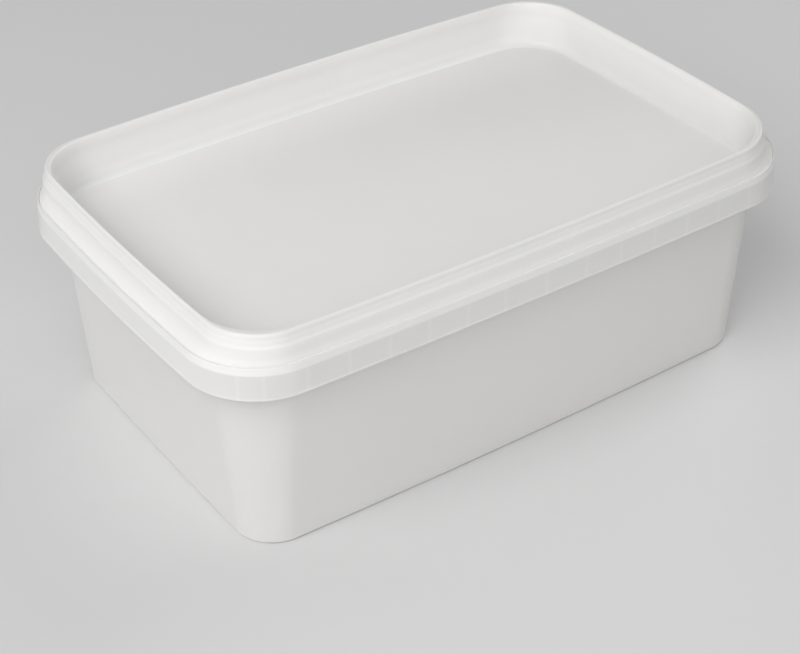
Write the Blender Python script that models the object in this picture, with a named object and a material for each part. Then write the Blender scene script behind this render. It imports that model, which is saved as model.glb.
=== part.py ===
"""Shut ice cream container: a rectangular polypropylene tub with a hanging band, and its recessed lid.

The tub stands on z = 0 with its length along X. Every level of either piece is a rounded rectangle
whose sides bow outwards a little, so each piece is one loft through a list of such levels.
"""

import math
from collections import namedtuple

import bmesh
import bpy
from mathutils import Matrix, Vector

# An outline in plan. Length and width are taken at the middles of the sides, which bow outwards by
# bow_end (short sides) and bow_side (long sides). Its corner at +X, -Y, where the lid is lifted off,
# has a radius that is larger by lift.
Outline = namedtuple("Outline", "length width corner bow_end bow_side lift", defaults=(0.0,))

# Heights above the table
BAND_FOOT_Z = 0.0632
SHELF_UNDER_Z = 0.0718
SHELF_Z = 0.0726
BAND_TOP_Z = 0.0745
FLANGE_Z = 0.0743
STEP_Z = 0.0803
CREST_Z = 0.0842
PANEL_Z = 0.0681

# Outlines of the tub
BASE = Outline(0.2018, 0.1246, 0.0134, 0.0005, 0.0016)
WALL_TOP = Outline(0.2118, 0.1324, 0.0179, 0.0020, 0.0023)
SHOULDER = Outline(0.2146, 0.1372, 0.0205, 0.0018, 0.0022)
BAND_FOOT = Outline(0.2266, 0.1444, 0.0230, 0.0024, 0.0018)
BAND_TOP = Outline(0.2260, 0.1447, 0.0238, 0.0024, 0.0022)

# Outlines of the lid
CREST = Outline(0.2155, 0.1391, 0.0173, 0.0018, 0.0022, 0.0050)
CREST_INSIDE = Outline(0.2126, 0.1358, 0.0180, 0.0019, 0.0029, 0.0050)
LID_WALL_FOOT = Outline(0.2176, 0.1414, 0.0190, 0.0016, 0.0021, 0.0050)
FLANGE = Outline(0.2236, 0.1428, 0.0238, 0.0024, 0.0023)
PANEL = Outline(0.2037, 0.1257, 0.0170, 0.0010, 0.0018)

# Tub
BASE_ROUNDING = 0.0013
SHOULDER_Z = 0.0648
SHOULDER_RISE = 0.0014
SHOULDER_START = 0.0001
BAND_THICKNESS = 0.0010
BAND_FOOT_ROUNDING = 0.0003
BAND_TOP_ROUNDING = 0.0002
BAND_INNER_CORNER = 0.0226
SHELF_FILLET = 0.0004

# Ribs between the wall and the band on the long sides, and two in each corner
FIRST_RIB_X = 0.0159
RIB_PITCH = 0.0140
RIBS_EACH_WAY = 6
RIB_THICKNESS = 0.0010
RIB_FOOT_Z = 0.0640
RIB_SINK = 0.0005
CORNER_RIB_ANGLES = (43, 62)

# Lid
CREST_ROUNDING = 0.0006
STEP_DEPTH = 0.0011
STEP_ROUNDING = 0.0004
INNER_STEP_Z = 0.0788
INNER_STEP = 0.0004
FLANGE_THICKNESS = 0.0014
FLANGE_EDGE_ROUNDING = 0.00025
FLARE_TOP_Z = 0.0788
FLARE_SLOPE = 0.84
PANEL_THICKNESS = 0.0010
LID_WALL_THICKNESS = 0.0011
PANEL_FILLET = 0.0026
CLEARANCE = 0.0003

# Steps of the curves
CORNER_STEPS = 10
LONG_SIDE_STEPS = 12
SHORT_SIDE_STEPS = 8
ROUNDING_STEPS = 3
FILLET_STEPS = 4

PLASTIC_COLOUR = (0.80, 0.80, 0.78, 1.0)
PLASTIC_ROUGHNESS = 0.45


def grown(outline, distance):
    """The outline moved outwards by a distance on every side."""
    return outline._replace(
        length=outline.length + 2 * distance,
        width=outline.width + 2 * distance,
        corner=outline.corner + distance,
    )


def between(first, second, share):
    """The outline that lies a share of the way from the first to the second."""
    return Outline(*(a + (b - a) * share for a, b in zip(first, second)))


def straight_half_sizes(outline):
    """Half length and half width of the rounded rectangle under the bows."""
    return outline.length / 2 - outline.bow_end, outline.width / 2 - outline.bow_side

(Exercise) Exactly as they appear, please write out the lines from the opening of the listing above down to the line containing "PANEL_Z = 0.0681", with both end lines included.

(Final result)
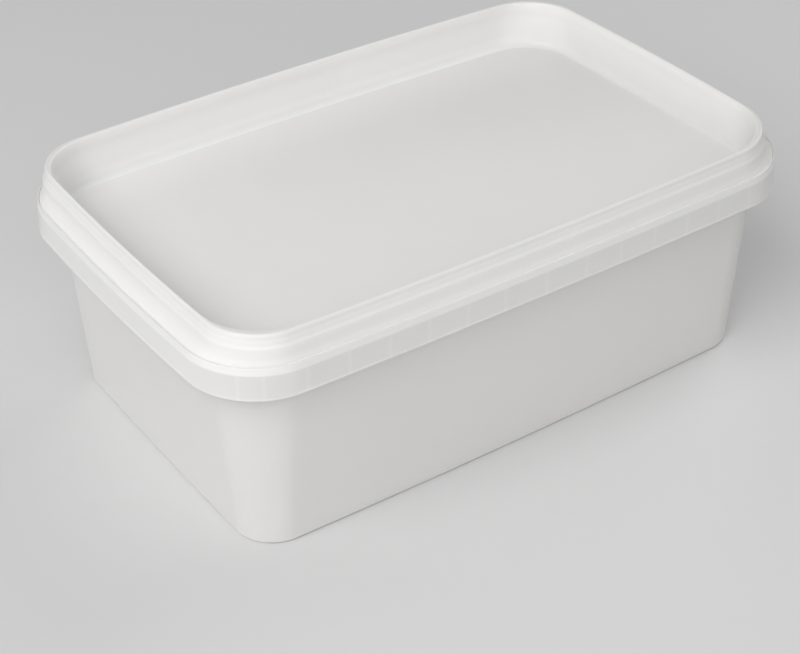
Write the Blender Python script that models the object in this picture, with a named object and a material for each part. Then write the Blender scene script behind this render. It imports that model, which is saved as model.glb.
=== part.py ===
"""Shut ice cream container: a rectangular polypropylene tub with a hanging band, and its recessed lid.

The tub stands on z = 0 with its length along X. Every level of either piece is a rounded rectangle
whose sides bow outwards a little, so each piece is one loft through a list of such levels.
"""

import math
from collections import namedtuple

import bmesh
import bpy
from mathutils import Matrix, Vector

# An outline in plan. Length and width are taken at the middles of the sides, which bow outwards by
# bow_end (short sides) and bow_side (long sides). Its corner at +X, -Y, where the lid is lifted off,
# has a radius that is larger by lift.
Outline = namedtuple("Outline", "length width corner bow_end bow_side lift", defaults=(0.0,))

# Heights above the table
BAND_FOOT_Z = 0.0632
SHELF_UNDER_Z = 0.0718
SHELF_Z = 0.0726
BAND_TOP_Z = 0.0745
FLANGE_Z = 0.0743
STEP_Z = 0.0803
CREST_Z = 0.0842
PANEL_Z = 0.0681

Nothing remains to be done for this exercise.